■ OBJECTIVE:
Could every line of the data be printed exactly as it reads?

■ DATA SEGMENT:
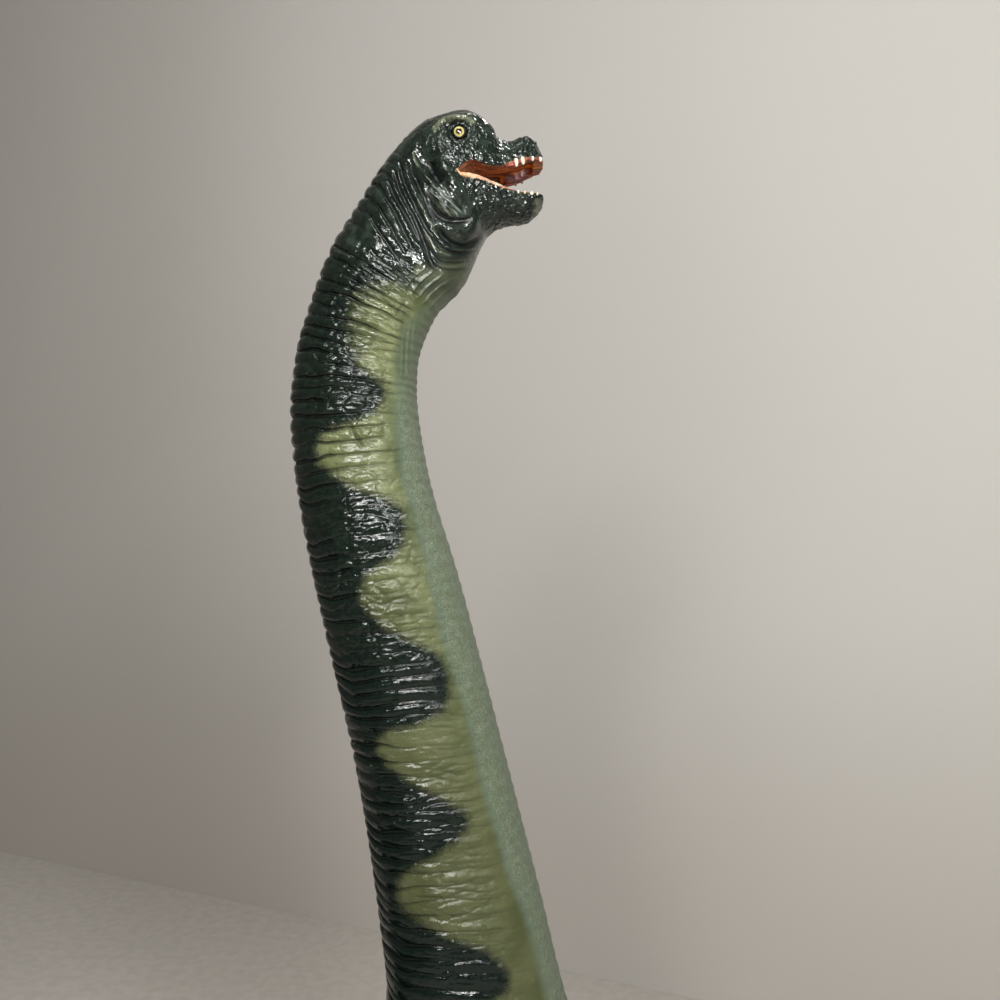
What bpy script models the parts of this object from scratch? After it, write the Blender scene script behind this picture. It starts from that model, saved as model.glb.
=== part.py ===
"""Long-necked toy dinosaur: vinyl mouldings that plug into a hollow torso.

The figure stands on four flat soles and looks along +X. Z is up, the ground is z = 0 and
the origin is the middle of the figure's footprint box. All lengths are metres.
"""

from collections import namedtuple
from math import cos, pi, radians, sin

import bmesh
import bpy
from mathutils import Matrix, Vector

# Stance
TORSO_LENGTH = 0.1423
TORSO_DEPTH = 0.0926
TORSO_WIDTH = 0.0750
CHEST_AHEAD_OF_ORIGIN = 0.1908
SHOULDER_HEIGHT = 0.1310
SEAM_GAP = 0.0003

# Neck, from the seam on the torso up to the nape
NECK_RISE = 0.1910
NECK_BASE_DEPTH = 0.0532
NECK_BASE_WIDTH = 0.0420
NECK_SET_BACK = 0.0300
NECK_SEAM_ABOVE_SHOULDER = 0.0060
NECK_WALL = 0.0032
NECK_BORE_SHARE = 0.72

# Head
HEAD_REACH = 0.0253
HEAD_DEPTH = 0.0276
HEAD_WIDTH = 0.0232

# Mouth
MOUTH_DEPTH = 0.0182
MOUTH_GAPE = 0.0080
LIP_THICKNESS = 0.0019
PALATE_RISE = 0.0022
JAW_HOLLOW = 0.0020
TONGUE_WIDTH = 0.0058
TONGUE_PLACE_SHARE = 0.46
TONGUE_REACH_SHARE = 0.34
TONGUE_HEIGHT_SHARE = 0.80
TOOTH_LENGTH = 0.0014
TOOTH_WIDTH = 0.0010
TOOTH_TIP_SHARE = 0.33
TOOTH_ROOT = 0.0006
TEETH_PER_SIDE = 6
FIRST_TOOTH_SHARE = 0.50
LAST_TOOTH_SHARE = 0.92

# Eyes
EYE_RADIUS = 0.0017
EYE_STANDOUT = 0.0009

# Tail
TAIL_LENGTH = 0.2100
TAIL_BASE_DEPTH = 0.0330
TAIL_BASE_WIDTH = 0.0340
TAIL_SEAM_HEIGHT = 0.0893

# Plugs and sockets
NECK_PLUG_LENGTH = 0.0130
NECK_PLUG_MARGIN = 0.0080
TAIL_PLUG_LENGTH = 0.0120
TAIL_PLUG_MARGIN = 0.0062
LEG_PEG_RADIUS = 0.0055
LEG_PEG_LENGTH = 0.0090
LEG_PEG_BACK_SHARE = 0.04
LEG_SEAT_FROM_MIDLINE = 0.0255
CUT_OVERRUN = 0.0040
WELD_DISTANCE = 0.000002

# Torso shell
TORSO_WALL = 0.0040
CAVITY_WIDTH = 0.0410

# Legs
FORELEG_HEIGHT = 0.1190
FORELEG_DEPTH = 0.0380
FORELEG_WIDTH = 0.0256
FORELEG_BEHIND_CHEST_SHARE = 0.3443
FORELEG_LEDGE_HEIGHT = 0.0700
FORELEG_STRIDE = 0.0090
HINDLEG_HEIGHT = 0.1090
HINDLEG_DEPTH = 0.0450
HINDLEG_WIDTH = 0.0280
HINDLEG_BEHIND_CHEST_SHARE = 0.9628
HINDLEG_LEDGE_HEIGHT = 0.0650
HINDLEG_STRIDE = 0.0110
STRIDE_EASE = 1.2
LEG_FROM_MIDLINE = 0.0250
NAIL_HEIGHT = 0.0062
NAIL_WIDTH = 0.0054
NAIL_STANDOUT = 0.0016
NAIL_MIDDLE_SHARE = 0.56

# Facets
SKIN_SIDES = 28
TORSO_SIDES = 28
TAIL_SIDES = 16
LEG_SIDES = 20
CAVITY_SIDES = 20
NECK_RINGS = 34
BORE_RINGS = 9
HEAD_RINGS = 24
TORSO_RINGS = 24
TAIL_RINGS = 20
LEG_RINGS = 17
CAVITY_FIRST_RING = 2
CAVITY_RING_STEP = 3

# Section shape: 2 is an ellipse, more is squarer
BACK_ROUNDNESS = 2.1
BELLY_SQUARENESS = 2.6
LEG_ROUNDNESS = 2.2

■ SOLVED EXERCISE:
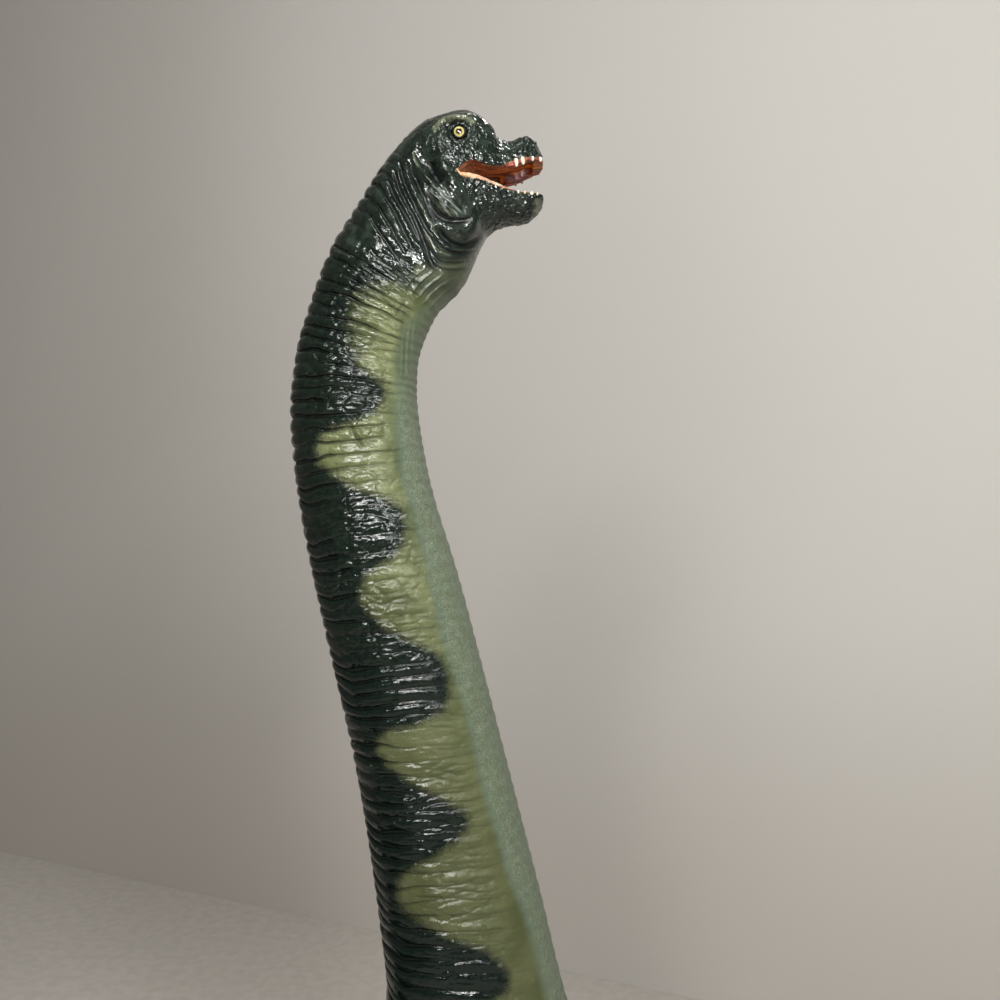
What bpy script models the parts of this object from scratch? After it, write the Blender scene script behind this picture. It starts from that model, saved as model.glb.
=== part.py ===
"""Long-necked toy dinosaur: vinyl mouldings that plug into a hollow torso.

The figure stands on four flat soles and looks along +X. Z is up, the ground is z = 0 and
the origin is the middle of the figure's footprint box. All lengths are metres.
"""

from collections import namedtuple
from math import cos, pi, radians, sin

import bmesh
import bpy
from mathutils import Matrix, Vector

# Stance
TORSO_LENGTH = 0.1423
TORSO_DEPTH = 0.0926
TORSO_WIDTH = 0.0750
CHEST_AHEAD_OF_ORIGIN = 0.1908
SHOULDER_HEIGHT = 0.1310
SEAM_GAP = 0.0003

# Neck, from the seam on the torso up to the nape
NECK_RISE = 0.1910
NECK_BASE_DEPTH = 0.0532
NECK_BASE_WIDTH = 0.0420
NECK_SET_BACK = 0.0300
NECK_SEAM_ABOVE_SHOULDER = 0.0060
NECK_WALL = 0.0032
NECK_BORE_SHARE = 0.72

# Head
HEAD_REACH = 0.0253
HEAD_DEPTH = 0.0276
HEAD_WIDTH = 0.0232

# Mouth
MOUTH_DEPTH = 0.0182
MOUTH_GAPE = 0.0080
LIP_THICKNESS = 0.0019
PALATE_RISE = 0.0022
JAW_HOLLOW = 0.0020
TONGUE_WIDTH = 0.0058
TONGUE_PLACE_SHARE = 0.46
TONGUE_REACH_SHARE = 0.34
TONGUE_HEIGHT_SHARE = 0.80
TOOTH_LENGTH = 0.0014
TOOTH_WIDTH = 0.0010
TOOTH_TIP_SHARE = 0.33
TOOTH_ROOT = 0.0006
TEETH_PER_SIDE = 6
FIRST_TOOTH_SHARE = 0.50
LAST_TOOTH_SHARE = 0.92

# Eyes
EYE_RADIUS = 0.0017
EYE_STANDOUT = 0.0009

# Tail
TAIL_LENGTH = 0.2100
TAIL_BASE_DEPTH = 0.0330
TAIL_BASE_WIDTH = 0.0340
TAIL_SEAM_HEIGHT = 0.0893

# Plugs and sockets
NECK_PLUG_LENGTH = 0.0130
NECK_PLUG_MARGIN = 0.0080
TAIL_PLUG_LENGTH = 0.0120
TAIL_PLUG_MARGIN = 0.0062
LEG_PEG_RADIUS = 0.0055
LEG_PEG_LENGTH = 0.0090
LEG_PEG_BACK_SHARE = 0.04
LEG_SEAT_FROM_MIDLINE = 0.0255
CUT_OVERRUN = 0.0040
WELD_DISTANCE = 0.000002

# Torso shell
TORSO_WALL = 0.0040
CAVITY_WIDTH = 0.0410

# Legs
FORELEG_HEIGHT = 0.1190
FORELEG_DEPTH = 0.0380
FORELEG_WIDTH = 0.0256
FORELEG_BEHIND_CHEST_SHARE = 0.3443
FORELEG_LEDGE_HEIGHT = 0.0700
FORELEG_STRIDE = 0.0090
HINDLEG_HEIGHT = 0.1090
HINDLEG_DEPTH = 0.0450
HINDLEG_WIDTH = 0.0280
HINDLEG_BEHIND_CHEST_SHARE = 0.9628
HINDLEG_LEDGE_HEIGHT = 0.0650
HINDLEG_STRIDE = 0.0110
STRIDE_EASE = 1.2
LEG_FROM_MIDLINE = 0.0250
NAIL_HEIGHT = 0.0062
NAIL_WIDTH = 0.0054
NAIL_STANDOUT = 0.0016
NAIL_MIDDLE_SHARE = 0.56

# Facets
SKIN_SIDES = 28
TORSO_SIDES = 28
TAIL_SIDES = 16
LEG_SIDES = 20
CAVITY_SIDES = 20
NECK_RINGS = 34
BORE_RINGS = 9
HEAD_RINGS = 24
TORSO_RINGS = 24
TAIL_RINGS = 20
LEG_RINGS = 17
CAVITY_FIRST_RING = 2
CAVITY_RING_STEP = 3

# Section shape: 2 is an ellipse, more is squarer
BACK_ROUNDNESS = 2.1
BELLY_SQUARENESS = 2.6
LEG_ROUNDNESS = 2.2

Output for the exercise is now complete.